For the time being, there is just the one rave review in Tulsa World. It is not readable outside the US, due to EU restrictions.

In the title role, Lucia Lucas is nothing short of a revelation. She possesses a voice that can rattle the rafters with its power, without ever sacrificing subtlety of expression. It is a voice filled with character in every sense of the word, as flexible in expression as Lucas is in taking on
the myriad personae Don Giovanni adopts as he goes about his lecherous business.

photo: Tulsa Opera

UPDATE: From MusicalAmerica’s review by Clive Paget:
Oklahoma–If ever proof was needed that opera can still surprise, provoke and even have something to say, the Act One Finale of Opera Tulsa’s Don Giovanni is it.
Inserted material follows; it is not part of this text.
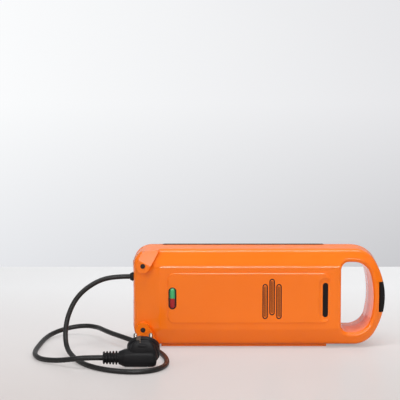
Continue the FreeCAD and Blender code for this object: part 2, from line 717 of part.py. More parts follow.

Updated to America (ish) and sometime in the 1950s (ish)—neither are entirely clear, or indeed that relevant—this Don is all of a sudden revealed as the life and soul of his own party, strutting his considerable stuff in full drag—or is he? For a moment, our gender compass goes haywire, for this production stars the impressive trans baritone Lucia Lucas. What we are watching is a woman who has been playing a man, now playing a man who is dressed as a woman—and loving it. Confusing? For a second, perhaps. But’s a glorious moment in Denni Sayers’s occasionally uneven production that received its premiere by the 71-year-old Tulsa Opera at Tulsa Performing Arts Center on May 3.